— start of Provided material —

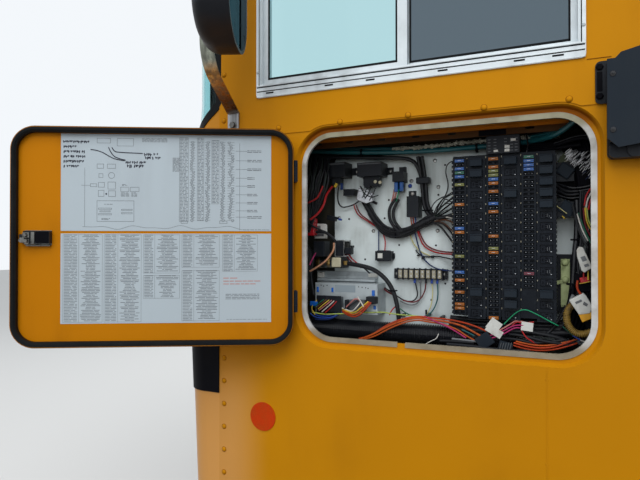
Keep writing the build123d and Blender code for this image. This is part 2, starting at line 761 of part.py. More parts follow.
# Smaller units: each solid is one or more boxes, given by X, depth and Z
start_relay_z = (634.0, 662.0)
units = {
    "flasher_relays": (
        (
            ((-301.0, -245.0), (135.0, 183.0), (859.0, 895.0)),
            ((-301.0, -225.6), (183.0, plate_depth), (867.0, 885.0)),
        ),
        (
            ((-214.0, -152.0), (135.0, 183.0), (857.0, 890.0)),
            ((-214.0, -137.0), (183.0, plate_depth), (864.0, 881.0)),
            ((-203.0, -163.0), (150.0, 172.0), (836.0, 857.0)),
        ),
    ),
    "small_relays": (
        (
            ((-130.0, -103.0), (150.0, plate_depth), (842.0, 866.0)),
            ((-121.0, -105.0), (178.0, plate_depth), (866.0, 880.0)),
        ),
        (
            ((-95.0, -67.0), (150.0, plate_depth), (757.0, 806.0)),
            ((-90.0, -72.0), (150.0, 153.0), (806.0, 818.0)),
        ),
        (((-259.0, -230.0), (158.0, plate_depth), (814.0, 830.0)),),
        (((-285.0, -256.0), (140.0, plate_depth), start_relay_z),),
    ),
    "relay_plug": ((((-128.0, -105.0), (154.0, 180.0), (818.0, 842.0)),),),
    "terminal_strip": ((((-133.0, -5.0), (176.0, plate_depth), (610.0, 634.0)),),),
    "buzzer": ((((-178.0, -138.0), (165.0, plate_depth), (653.0, 676.0)),),),
    "control_module": (
        (
            ((-319.0, -158.0), (122.0, 184.0), (526.0, 598.0)),
            ((-342.0, -178.0), (184.0, plate_depth), (530.0, 624.0)),
        ),
    ),
    "module_plugs": (
        (((-304.0, -244.0), (100.0, 122.0), (531.0, 566.0)),),
        (((-222.0, -184.0), (104.0, 122.0), (534.0, 561.0)),),
    ),
    "red_plug": ((((-340.0, -322.0), (120.0, 140.0), (716.0, 757.0)),),),
    "bus_bar_base": ((((230.0, 259.0), (170.0, plate_depth), (547.0, 671.0)),),),
    "bus_bar": ((((238.0, 255.0), (166.0, 170.0), (559.0, 661.0)),),),
    "board_plugs": (
        (
            ((95.0, 161.0), (86.0, board_face), (883.0, 920.0)),
            ((95.0, 161.0), (board_face, 130.0), (board_z[1], 920.0)),
        ),
        (((board_x[1], 264.0), (130.0, 176.0), (823.0, 863.0)),),
        (((board_x[1], 267.0), (130.0, 176.0), (749.0, 781.0)),),
    ),
}
# white plugs: the plug's box, then the box of its clip on the plate or on the side cable
white_plugs = (
    (((-331, -297), (140, 184), (707, 745)), ((-335, -262), (184, plate_depth), (716, 736))),
    (((268, 295), (86, 110), (638, 687)), ((258, 282), (110, 122), (652, 670))),
    (((262, 295), (86, 112), (552, 596)), ((250, 276), (112, 125), (565, 582))),
)
bracket_x = (-273.0, -250.0)
bracket_z = (662.0, 703.0)
bracket_depth = 140.0
bracket_t = 3.0
coil_x = (-321.0, -285.0)
coil_depth = 152.0
coil_radius = 13.5
strip_posts = 8
strip_post_pitch = 13.5
strip_post_depth = 168.0
strip_post_half = (4.0, 9.5)

# Hoses and cables: diameter, then the route's X, depth and Z points
conduit_z = box_z[0] + 23.3
lines = {
    "air_hoses": (
        12.0,
        (
            (-350.0, 150.0, 930.0), (-260.0, 150.0, 921.0), (-150.0, 150.0, 913.0), (-40.0, 150.0, 909.0),
            (90.0, 152.0, 911.0), (190.0, 138.0, 912.0), (240.0, 92.0, 916.0), (269.0, 79.0, 941.0),
        ),
    ),
    "conduit": (
        46.0,
        (
            (-352.0, 130.0, conduit_z), (-230.0, 131.0, conduit_z), (-120.0, 128.0, conduit_z),
            (10.0, 130.0, conduit_z), (150.0, 134.0, conduit_z),
        ),
    ),
    "battery_cable": (
        11.0,
        (
            (-254.5, 160.0, 646.0), (-205.0, 158.0, 640.0), (-171.0, 158.0, 628.0), (-141.0, 158.0, 602.0),
            (-124.0, 158.0, 566.0), (-117.0, 161.0, 520.0), (-116.0, 163.0, 480.0),
        ),
    ),
    "main_loom": (
        17.0,
        (
            (-66.0, 160.0, 900.0), (-60.0, 162.0, 866.0), (-56.0, 166.0, 820.0), (-54.0, 166.0, 785.0),
            (-40.0, 164.0, 757.0), (-8.0, 156.0, 752.0), (22.0, 150.0, 762.0),
        ),
    ),
    "cross_loom": (
        14.0,
        (
            (-209.0, 168.0, 800.0), (-196.0, 170.0, 777.0), (-178.0, 170.0, 747.0), (-154.0, 170.0, 722.0),
            (-120.0, 170.0, 716.0), (-85.0, 168.0, 726.0), (-62.0, 166.0, 742.0),
        ),
    ),
    "side_cable": (
        13.0,
        (
            (269.0, 120.0, 783.0), (270.0, 122.0, 722.0), (264.0, 122.0, 667.0), (261.0, 124.0, 612.0),
            (254.0, 128.0, 562.0), (240.0, 134.0, 515.0),
        ),
    ),
}
line_fit = 0.3
# clips: the line each one holds, then the X, depth and Z of its box
clips = (
    ("air_hoses", (-214.0, -200.0), (141.0, plate_depth), (904.0, 926.0)),
    ("air_hoses", (60.0, 74.0), (141.0, plate_depth), (897.0, 921.0)),
    ("main_loom", (-71.0, -46.0), (151.0, plate_depth), (838.0, 848.0)),
    ("main_loom", (-62.0, -36.0), (154.0, plate_depth), (768.0, 777.0)),
    ("cross_loom", (-132.0, -120.0), (159.0, plate_depth), (706.0, 728.0)),
    ("battery_cable", (-142.0, -121.0), (149.0, plate_depth), (577.0, 586.0)),
    ("side_cable", (board_x[1], 277.0), (112.0, 132.0), (697.0, 707.0)),
    ("side_cable", (board_x[1], 268.0), (114.0, 135.0), (606.0, 615.0)),
)


def route(points):
    # straight runs joined by arcs as large as the runs allow
    spots = [Vector(x, skin_y + depth, z) for x, depth, z in points]
    radii = []
    for before, here, after in zip(spots, spots[1:], spots[2:]):
        turn = (here - before).get_angle(after - here)
        run = min((here - before).length, (after - here).length)
        radii.append(0.45 * run / tan(radians(turn / 2)))
    return FilletPolyline(*spots, radius=radii), radii


def line_tube(name, grow):
    # a round bar on each run and a piece of a ring on each bend
    diameter, points = lines[name]
    path, radii = route(points)
    pieces = []
    for edge in path.edges():
        start = edge @ 0
        ahead = edge % 0
        disc = Plane(origin=start, z_dir=ahead) * Circle(diameter / 2 + grow)
        if edge.geom_type == GeomType.LINE:
            pieces.append(extrude(disc, amount=edge.length))
        else:
            pin = Axis(edge.arc_center, (start - edge.arc_center).cross(ahead))
            pieces.append(revolve(disc, pin, degrees(edge.length / edge.radius)))
    return sum(pieces[1:], pieces[0]), min(radii), path.length


def build_lines():
    for name in lines:
        tube, bend, length = line_tube(name, 0)
        print(name, "tightest bend", round(bend), "length", round(length))
        save(name, tube)
    rooms = {name: line_tube(name, line_fit)[0] for name in lines}
    save("line_clips", *[block(x, depth, z) - rooms[name] for name, x, depth, z in clips])
    save("white_plugs", *[block(*plug) + (block(*tab) - rooms["side_cable"]) for plug, tab in white_plugs])


def build_units():
    for name, solids in units.items():
        save(name, *[sum((block(*box) for box in boxes[1:]), block(*boxes[0])) for boxes in solids])
    outside = block(bracket_x, (bracket_depth, plate_depth), bracket_z)
    inside = block(grown(bracket_x, 1), (bracket_depth + bracket_t, plate_depth - bracket_t),
                   grown(bracket_z, -bracket_t))
    save("relay_bracket", outside - inside)
    spot = Pos(sum(coil_x) / 2, skin_y + coil_depth, sum(start_relay_z) / 2) * Rot(0, 90, 0)
    save("solenoid", spot * Cylinder(coil_radius, coil_x[1] - coil_x[0]))
    strip_x, strip_depth, strip_z = units["terminal_strip"][0][0]
    first = sum(strip_x) / 2 - (strip_posts - 1) * strip_post_pitch / 2
    post_z = grown((sum(strip_z) / 2, sum(strip_z) / 2), strip_post_half[1])
    posts = []
    for number in range(strip_posts):
        middle = first + number * strip_post_pitch
        post_x = grown((middle, middle), strip_post_half[0])
        posts.append(block(post_x, (strip_post_depth, strip_depth[0]), post_z))
    save("terminal_posts", *posts)


gasket, corner_pane = build_corner()
save("corner_gasket", gasket)
save("lower_side_panel", build_lower_panel())
save("upper_side_panel", build_upper_panel(gasket))
save("bay_trim", build_trim())
save("bay_box", build_box())
save("bay_ceiling", build_ceiling())
save("bay_back_plate", build_back_plate())
save("wall_posts", *build_posts())
save("sill_rail", build_sill())
belt_rail_x = (front_post_x + post_width / 2 + post_flange, rear_post_x - post_width / 2 - post_flange)
save("wall_rails", build_header(), build_rail(belt_rail_x, belt_rail_z, 0))
build_window(corner_pane)
build_door()
leaves = [hinge_parts(z) for z in hinge_z]
save("hinge_body_leaves", *[pair[0] for pair in leaves])
save("hinge_door_leaves", *[swung(pair[1]) for pair in leaves])
build_mirror()
build_stop_arm()
build_board()
build_units()
build_lines()
save("reflector", stud(*reflector_spot, (-reflector_t, 0), reflector_radius))
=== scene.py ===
import json
from math import cos, pi, radians, sin

import bmesh
import bpy
import numpy as np
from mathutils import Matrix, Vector


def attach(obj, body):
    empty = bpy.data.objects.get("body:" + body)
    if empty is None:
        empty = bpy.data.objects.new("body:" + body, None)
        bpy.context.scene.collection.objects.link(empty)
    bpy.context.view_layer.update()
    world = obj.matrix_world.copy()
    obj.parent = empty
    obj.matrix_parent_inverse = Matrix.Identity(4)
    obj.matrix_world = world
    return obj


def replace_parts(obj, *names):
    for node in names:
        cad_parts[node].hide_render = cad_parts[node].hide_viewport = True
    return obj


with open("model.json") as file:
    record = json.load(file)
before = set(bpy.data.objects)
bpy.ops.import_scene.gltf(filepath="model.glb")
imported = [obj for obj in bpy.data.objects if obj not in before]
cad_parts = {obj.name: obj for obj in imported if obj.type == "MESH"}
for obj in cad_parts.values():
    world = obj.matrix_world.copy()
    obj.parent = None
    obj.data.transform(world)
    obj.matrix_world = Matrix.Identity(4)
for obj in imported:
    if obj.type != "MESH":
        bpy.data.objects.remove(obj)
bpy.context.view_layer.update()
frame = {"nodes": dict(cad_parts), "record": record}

record = frame["record"]
random = np.random.default_rng(7)

# places are in millimetres as (X, depth, Z); depth counts into the bus from the lower panel's face
millimetre = 0.001
skinY = -32.0
outward = (0.0, -1.0, 0.0)


def place(points):
    # X stays, depth becomes Y by adding the skin's Y, Z stays, all in metres
    points = np.asarray(points, dtype=float)
    return (points + np.array([0.0, skinY, 0.0])) * millimetre


doorHinge = {"x": -304.0, "depth": -20.0, "openTurn": -152.0}


def onDoor(points):
    # a point drawn on the shut door, turned about the hinge's upright axis to where the door stands open
    points = np.asarray(points, dtype=float)
    turn = radians(doorHinge["openTurn"])
    x = points[..., 0] - doorHinge["x"]
    depth = points[..., 1] - doorHinge["depth"]
    turned = points.copy()
    turned[..., 0] = doorHinge["x"] + x * cos(turn) - depth * sin(turn)
    turned[..., 1] = doorHinge["depth"] + x * sin(turn) + depth * cos(turn)
    return turned


# Shader groups

def newGroup(name, inputs, outputs):
    group = bpy.data.node_groups.new(name, "ShaderNodeTree")
    for kind, label, value in inputs:
        socket = group.interface.new_socket(label, in_out="INPUT", socket_type=kind)
        socket.default_value = value
    for kind, label in outputs:
        group.interface.new_socket(label, in_out="OUTPUT", socket_type=kind)
    return group, group.nodes.new("NodeGroupInput"), group.nodes.new("NodeGroupOutput")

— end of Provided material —

> Stated task
Print exactly the lines from the line with "build_rail(belt_rail_x, belt_rail_z, 0))" to the line with "bpy.data.objects.remove(obj)", both included, and nothing else.

> Exercise answer
save("wall_rails", build_header(), build_rail(belt_rail_x, belt_rail_z, 0))
build_window(corner_pane)
build_door()
leaves = [hinge_parts(z) for z in hinge_z]
save("hinge_body_leaves", *[pair[0] for pair in leaves])
save("hinge_door_leaves", *[swung(pair[1]) for pair in leaves])
build_mirror()
build_stop_arm()
build_board()
build_units()
build_lines()
save("reflector", stud(*reflector_spot, (-reflector_t, 0), reflector_radius))
=== scene.py ===
import json
from math import cos, pi, radians, sin

import bmesh
import bpy
import numpy as np
from mathutils import Matrix, Vector


def attach(obj, body):
    empty = bpy.data.objects.get("body:" + body)
    if empty is None:
        empty = bpy.data.objects.new("body:" + body, None)
        bpy.context.scene.collection.objects.link(empty)
    bpy.context.view_layer.update()
    world = obj.matrix_world.copy()
    obj.parent = empty
    obj.matrix_parent_inverse = Matrix.Identity(4)
    obj.matrix_world = world
    return obj


def replace_parts(obj, *names):
    for node in names:
        cad_parts[node].hide_render = cad_parts[node].hide_viewport = True
    return obj


with open("model.json") as file:
    record = json.load(file)
before = set(bpy.data.objects)
bpy.ops.import_scene.gltf(filepath="model.glb")
imported = [obj for obj in bpy.data.objects if obj not in before]
cad_parts = {obj.name: obj for obj in imported if obj.type == "MESH"}
for obj in cad_parts.values():
    world = obj.matrix_world.copy()
    obj.parent = None
    obj.data.transform(world)
    obj.matrix_world = Matrix.Identity(4)
for obj in imported:
    if obj.type != "MESH":
        bpy.data.objects.remove(obj)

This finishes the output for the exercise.